The Richmond–Berea Micropolitan Statistical Area, as defined by the United States Census Bureau, is an area consisting of two counties in  Kentucky, anchored by the cities of Richmond and Berea. As of the 2000 census, the μSA had a population of 87,454 (though a July 1, 2019 estimate placed the population at 107,093).

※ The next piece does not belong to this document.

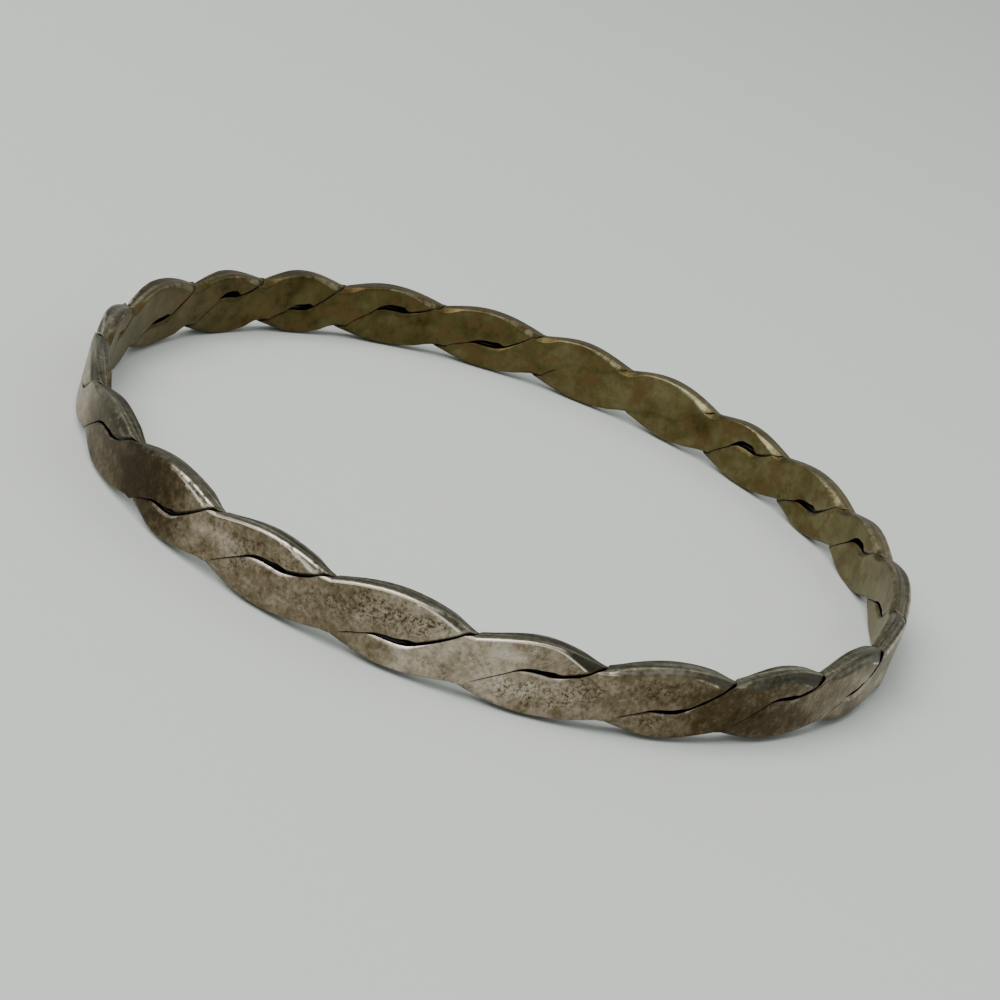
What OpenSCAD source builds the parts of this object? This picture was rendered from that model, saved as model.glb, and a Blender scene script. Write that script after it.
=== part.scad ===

The Richmond–Berea Micropolitan Statistical Area is part of the Lexington–Fayette–Frankfort–Richmond Combined Statistical Area.

Counties
Madison
Rockcastle

Communities

Incorporated places
Berea (Principal city)
Brodhead
Livingston
Mount Vernon
Richmond (Principal city)

Unincorporated places
Bighill
Boonesborough
Bybee
Kirksville
Waco
Valley View

Demographics
As of the census of 2000, there were 87,454 people, 33,696 households, and 22,982 families residing within the μSA. The racial makeup of the μSA was 94.41% White, 3.65% African American, 0.27% Native American, 0.61% Asian, 0.02% Pacific Islander, 0.28% from other races, and 1.08% from two or more races. Hispanic or Latino of any race were 0.90% of the population.

The median income for a household in the μSA was $28,168, and the median income for a family was $35,831. Males had a median income of $29,372 versus $20,438 for females. The per capita income for the μSA was $14,564.